FAQ FRIDAY - Backing Out
Q: Can I back out of a contract at any time before it starts? Does it matter if I haven’t signed the contract?
A: This can be a tricky subject to talk about. I have personally gone through this several times in my 7 years as a Recruiter and Account Manager. It can sting on our end, but I can understand there are 2 sides to every story.
There are obviously many reasons that could prompt someone to back out of a contract. Some are excusable like family emergencies and others that aren't so excusable. Ultimately, it is your choice. But, there are some things you should consider before you decide if you absolutely need to pull the plug. And, if you do, there's a certain way you should do it.
First, understand that you should never say “yes” to a position if you do not truly intend to start the job. Make sure you are 100 percent on board and committed to seeing it through. It doesn't hurt a recruiter's feelings if you say no to an offer.
The moment you verbally agree to the position, a process is started.
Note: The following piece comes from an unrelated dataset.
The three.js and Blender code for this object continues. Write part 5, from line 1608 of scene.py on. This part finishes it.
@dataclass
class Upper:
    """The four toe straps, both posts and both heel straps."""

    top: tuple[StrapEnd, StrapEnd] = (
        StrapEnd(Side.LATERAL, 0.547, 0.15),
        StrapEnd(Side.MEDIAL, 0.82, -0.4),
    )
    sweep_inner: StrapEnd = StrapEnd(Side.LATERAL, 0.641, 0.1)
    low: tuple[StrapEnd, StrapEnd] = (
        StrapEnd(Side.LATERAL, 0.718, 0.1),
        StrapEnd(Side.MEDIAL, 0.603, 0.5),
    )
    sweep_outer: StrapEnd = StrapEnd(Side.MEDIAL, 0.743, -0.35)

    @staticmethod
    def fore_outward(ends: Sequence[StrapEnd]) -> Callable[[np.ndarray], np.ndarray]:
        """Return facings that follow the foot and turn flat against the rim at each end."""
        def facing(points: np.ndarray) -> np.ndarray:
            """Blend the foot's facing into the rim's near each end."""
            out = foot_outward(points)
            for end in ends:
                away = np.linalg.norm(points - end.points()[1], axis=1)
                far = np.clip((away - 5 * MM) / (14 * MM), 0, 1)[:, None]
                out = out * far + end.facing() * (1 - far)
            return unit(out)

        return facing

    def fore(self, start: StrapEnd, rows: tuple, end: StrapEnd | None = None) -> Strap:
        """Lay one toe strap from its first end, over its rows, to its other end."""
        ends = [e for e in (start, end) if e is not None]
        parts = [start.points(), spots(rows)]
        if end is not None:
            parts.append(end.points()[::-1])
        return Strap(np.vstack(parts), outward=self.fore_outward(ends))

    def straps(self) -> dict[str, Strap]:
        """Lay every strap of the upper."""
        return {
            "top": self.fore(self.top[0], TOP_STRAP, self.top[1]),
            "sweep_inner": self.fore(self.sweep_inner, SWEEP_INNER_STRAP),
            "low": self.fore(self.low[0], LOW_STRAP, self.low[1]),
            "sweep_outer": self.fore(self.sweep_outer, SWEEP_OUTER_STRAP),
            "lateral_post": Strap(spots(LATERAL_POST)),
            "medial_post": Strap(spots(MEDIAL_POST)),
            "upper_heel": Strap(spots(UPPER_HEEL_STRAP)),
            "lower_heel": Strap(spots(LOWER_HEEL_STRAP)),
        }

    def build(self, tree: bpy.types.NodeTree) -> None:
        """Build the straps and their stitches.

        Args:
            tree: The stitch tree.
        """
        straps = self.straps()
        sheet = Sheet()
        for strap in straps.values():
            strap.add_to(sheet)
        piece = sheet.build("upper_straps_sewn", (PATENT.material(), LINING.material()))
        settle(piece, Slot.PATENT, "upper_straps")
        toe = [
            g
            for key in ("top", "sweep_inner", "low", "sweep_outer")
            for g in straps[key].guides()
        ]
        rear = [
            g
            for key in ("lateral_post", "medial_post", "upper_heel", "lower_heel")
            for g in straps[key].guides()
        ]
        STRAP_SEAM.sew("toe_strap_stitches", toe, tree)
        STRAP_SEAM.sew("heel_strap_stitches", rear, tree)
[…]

Your recruiter will notify the client (most likely a large vendor handling staffing for many different hospital systems), they send you the contract to sign, and the credentialing process is started.
Upon word from the recruiter, the vendor notifies the hospital of the acceptance and they put you on the schedule to coordinate patient care. It takes a load off their mind to know they have coverage they have needed.
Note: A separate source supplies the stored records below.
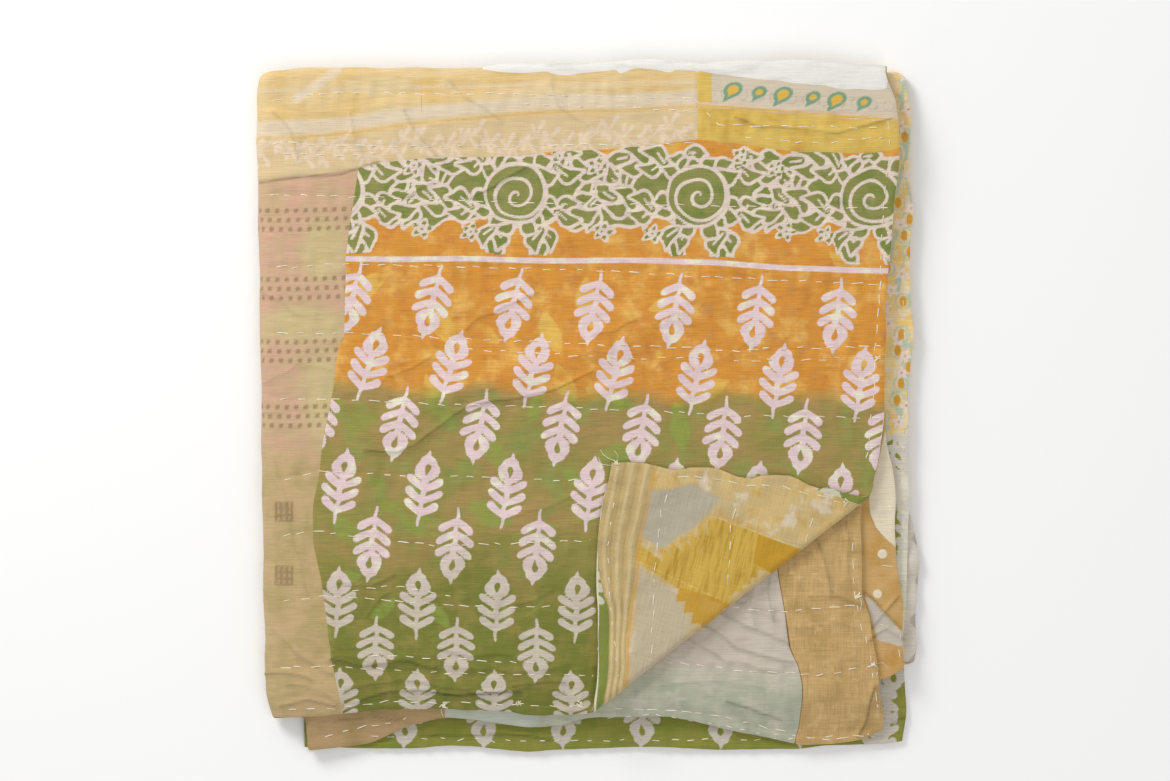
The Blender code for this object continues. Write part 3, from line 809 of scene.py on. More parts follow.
# The scrolling border on the field: a coiled medallion among curled fronds, printed again at each
# centre. Fronds are given from the medallion's centre, with angles and bends in degrees.
SCROLL_HEIGHT = 170
SCROLL_CENTRES = (-203, -57, 88, 227)
SCROLL_RADIUS = 24
COIL_PITCH = 11.0
BORDER_HALF = 26
Frond = namedtuple("Frond", "x y angle length lobe bend lobes")
FRONDS = tuple(Frond(*row) for row in (
    (-64, -4, 70, 26, 17, 80, 2),
    (56, 8, 286, 30, 18, -90, 2),
    (-12, 22, 162, 46, 19, 26, 3),
    (16, 18, 20, 50, 20, -40, 3),
    (-22, -6, 192, 48, 18, -50, 3),
    (20, -10, 346, 42, 17, 56, 3),
    (-8, -20, 216, 26, 15, 90, 2),
    (8, -20, 322, 28, 16, -90, 2),
    (-8, 20, 80, 14, 13, -80, 1),
))
SMALL_FLOWERS = ((64, 22), (-38, -30), (36, 32), (70, -28))


def paint(shapes, lines, edge, inner=FAR):
    """Prints a shape over those that are there already, so that it hides their lines."""
    lines[:] = np.where(edge < 0, np.minimum(-edge, inner), np.minimum(lines, np.abs(edge)))
    np.minimum(shapes, edge, out=shapes)


def paint_frond(shapes, lines, x, y, frond):
    """Prints a frond lobe by lobe, from its tip to its foot."""
    shares = np.linspace(0, 1, frond.lobes + 1)
    angles = np.radians(frond.angle + frond.bend * shares)
    step = frond.length / frond.lobes
    spine_x = frond.x + step * np.concatenate(([0], np.cumsum(np.cos(angles[:-1]))))
    spine_y = frond.y + step * np.concatenate(([0], np.cumsum(np.sin(angles[:-1]))))
    for place in range(frond.lobes, -1, -1):
        foot = (spine_x[place], spine_y[place])
        reach = frond.lobe * (0.7 + 0.3 * np.sin(pi * shares[place]))
        for side in (0,) if place == frond.lobes else (0.8, -0.8):
            way = angles[place] + side
            middle = (foot[0] + 0.6 * reach * np.cos(way), foot[1] + 0.6 * reach * np.sin(way))
            curl = way - side * 1.1
            tip = (middle[0] + 0.7 * reach * np.cos(curl), middle[1] + 0.7 * reach * np.sin(curl))
            lobe = np.minimum(to_stroke(x, y, foot, middle, 4.2, 6.2),
                              to_stroke(x, y, middle, tip, 6.2, 1.0))
            vein = np.abs(to_stroke(x, y, foot, middle, 0, 0)) + 0.3
            paint(shapes, lines, lobe, vein if place % 2 else FAR)


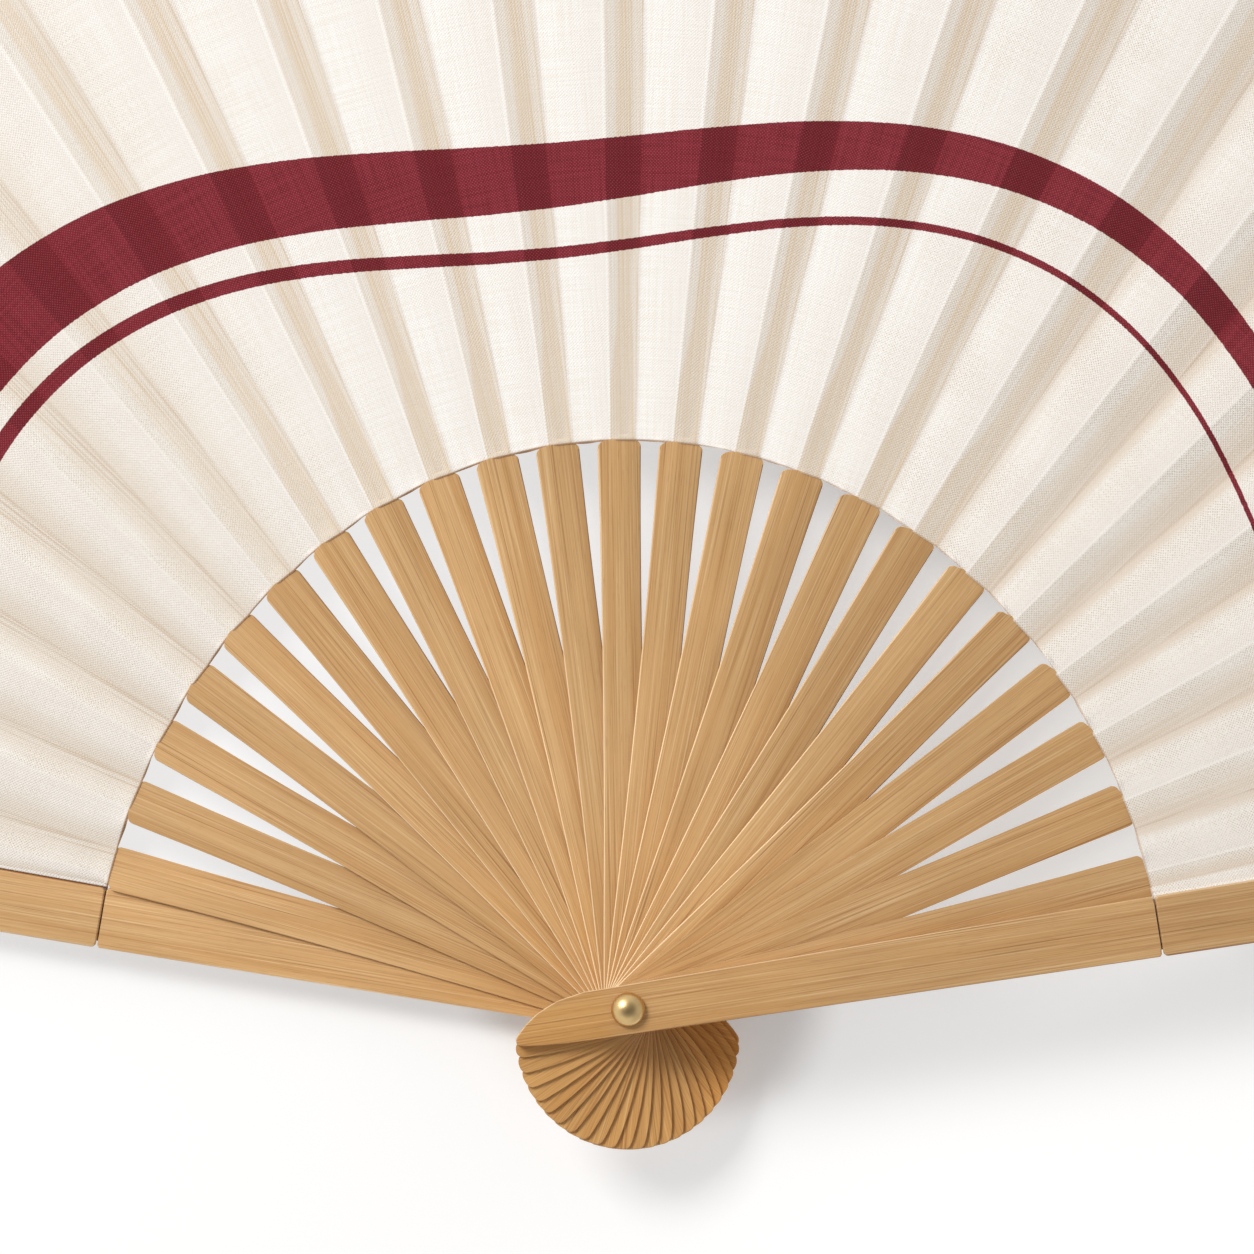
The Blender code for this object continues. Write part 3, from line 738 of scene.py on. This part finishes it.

From that point, your travel company will spend hundreds of dollars to do credentialing such as your background check, drug screens, TB tests, etc.
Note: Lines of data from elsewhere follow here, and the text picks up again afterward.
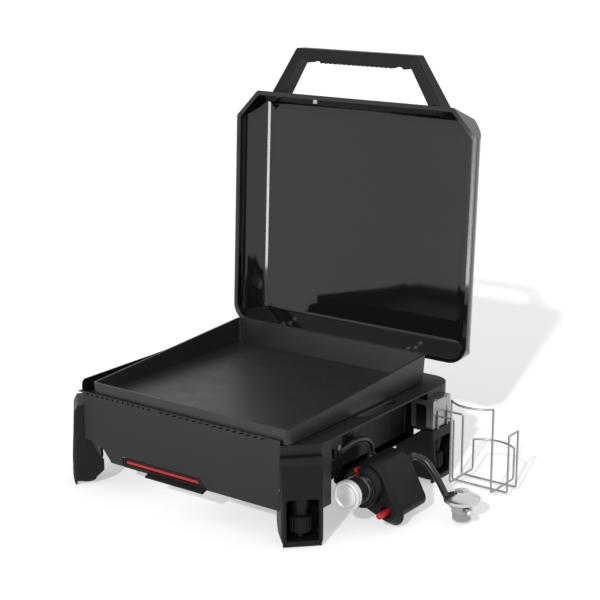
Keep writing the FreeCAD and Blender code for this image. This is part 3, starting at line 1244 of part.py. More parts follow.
def make_cylinder_bracket():
    """Bent plate with two keyholes; its front flange is a frame open below."""
    x0 = BRACKET_X - BRACKET_SHEET
    y0 = BRACKET_Y
    y1 = y0 + BRACKET_LENGTH
    side = prism_x([(y0, BRACKET_BOTTOM_Z), (y1, BRACKET_BOTTOM_Z), (y1, BRACKET_TOP_Z), (y0, BRACKET_TOP_Z)],
                   x0, BRACKET_X, [0, 3, 3, 0])
    left = BRACKET_X - BRACKET_FRONT
    front = prism_y([(left, BRACKET_BOTTOM_Z), (BRACKET_X, BRACKET_BOTTOM_Z), (BRACKET_X, BRACKET_TOP_Z),
                     (left, BRACKET_TOP_Z)], y0, y0 + BRACKET_SHEET)
    window = prism_y([(left + 10, BRACKET_BOTTOM_Z - 5), (BRACKET_X - 14, BRACKET_BOTTOM_Z - 5),
                      (BRACKET_X - 14, BRACKET_TOP_Z - 9), (left + 10, BRACKET_TOP_Z - 9)],
                     y0 - 1, y0 + BRACKET_SHEET + 1, [0, 0, 3, 3])
    top = box(BODY_X, BRACKET_X, y0, y1, BRACKET_TOP_Z - BRACKET_SHEET, BRACKET_TOP_Z)
    wall = box(BODY_X, BODY_X + BRACKET_SHEET, y0, y1, LEG_HEIGHT, BRACKET_TOP_Z)
    cuts = []
    foot = KEY_Z - KEY_HEIGHT / 2 + KEY_R
    for dy in (-KEY_PITCH / 2, KEY_PITCH / 2):
        y = (y0 + y1) / 2 + dy
        cuts.append(rod((x0 - 1, y, foot), X_AXIS, KEY_R, 4))
        cuts.append(prism_x([(y - KEY_R, foot), (y + KEY_R, foot), (y + 2.2, KEY_Z + KEY_HEIGHT / 2),
                             (y - 2.2, KEY_Z + KEY_HEIGHT / 2)], x0 - 1, x0 + 3))
        cuts.append(prism_x([(y - 4, BRACKET_TOP_Z + 1), (y, BRACKET_TOP_Z - 5), (y + 4, BRACKET_TOP_Z + 1)],
                            x0 - 3, x0 + 3))
    return fuse([side, front.cut(window), top, wall]).cut(cuts)


def wire_path(points, radius=5.0):
    """Bent wire with one bend radius."""
    path = bend_path(points, [radius] * (len(points) - 2))
    return sweep(path, WIRE_R)


def bowed(p, q, bow):
    """Three points of a shallow bow between two ends."""
    mid = (p + q) / 2
    return V(p.x, p.y, p.z), mid + bow, V(q.x, q.y, q.z)


def make_basket():
    """Bent wire cradle that hooks into the bracket, drawn from the middle of the bracket's face."""
    near = BASKET_IN
    far = near + BASKET_SIDE
    y0 = -BASKET_SIDE / 2
    y1 = BASKET_SIDE / 2
    z0 = BASKET_Z
    wires = []
    # hoop: tall in front, low behind, closed by two bowed bars
    near_side = wire_path([(near, y0, BASKET_FRONT_Z), (near, y0, z0), (near, y1, z0), (near, y1, BASKET_REAR_Z)])
    far_side = wire_path([(far, y0, BASKET_FRONT_Z), (far, y0, z0), (far, y1, z0), (far, y1, BASKET_REAR_Z)])
    wires += [near_side, far_side]
    for y, z, bow in ((y0, BASKET_FRONT_Z, -BASKET_BOW), (y1, BASKET_REAR_Z, BASKET_BOW)):
        a, m, b = bowed(V(near, y, z), V(far, y, z), V(0, bow, 0))
        arc = Part.Wire([Part.Arc(a, m, b).toShape()])
        wires.append(sweep(arc, WIRE_R))
        for end in (a, b):
            wires.append(Part.makeSphere(WIRE_R * 1.01, end))
    # rails: from the hooks down, out under the hoop, up to the stop loop
    rail_z = z0 - 2 * WIRE_R + 0.2
    inner_x = near - 9.0
    outer_x = far + RAIL_END
    hook_x = -BRACKET_SHEET - HOOK_DEPTH
    left = -KEY_PITCH / 2
    right = KEY_PITCH / 2
    hook_z = KEY_Z - KEY_HEIGHT / 2 + KEY_R
    for y in (left, right):
        wires.append(wire_path([(hook_x, y, hook_z - 9.0), (hook_x, y, hook_z), (inner_x, y, hook_z),
                                (inner_x, y, rail_z), (outer_x, y, rail_z), (outer_x, y, BASKET_STOP_Z)], 4.0))
        wires.append(rod((WIRE_R + FIT, y, hook_z - HOOK_TAIL), Z_AXIS, WIRE_R, HOOK_TAIL))
    wires.append(rod((outer_x, left, BASKET_STOP_Z), Y_AXIS, WIRE_R, right - left))
    for y in (left, right):
        wires.append(Part.makeSphere(WIRE_R * 1.01, V(outer_x, y, BASKET_STOP_Z)))
    return moved(fuse(wires), BRACKET_X, BRACKET_Y + BRACKET_LENGTH / 2, 0)


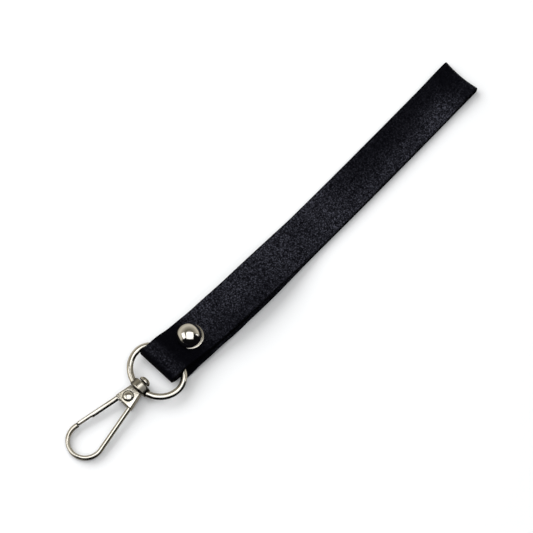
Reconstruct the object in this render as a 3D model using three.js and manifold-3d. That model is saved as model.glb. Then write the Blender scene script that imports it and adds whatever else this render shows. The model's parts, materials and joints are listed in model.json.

If you suddenly decide you are backing out of the contract, everything comes to a screeching halt. The travel company loses money from credentialing and potentially has to pay a fee to the vendor for your back out. In addition, the travel company takes a hit to their reputation. Worse yet, the hospital loses the coverage and will then have to scramble to fill in the gaps left for them.
That all said, if you decide you truly cannot go forward with your contract, it’s important to be professional and notify your travel company.
Put bluntly, it is unacceptable to just end all communication as a way to notify them that you’re backing out. If you decide to “ghost” a recruiter, there is a huge chance you will be deemed not "re-hireable" by the travel company and perhaps the vendor/hospital system as well.
Simply put, remember the golden rule to do onto other what you would want done unto you.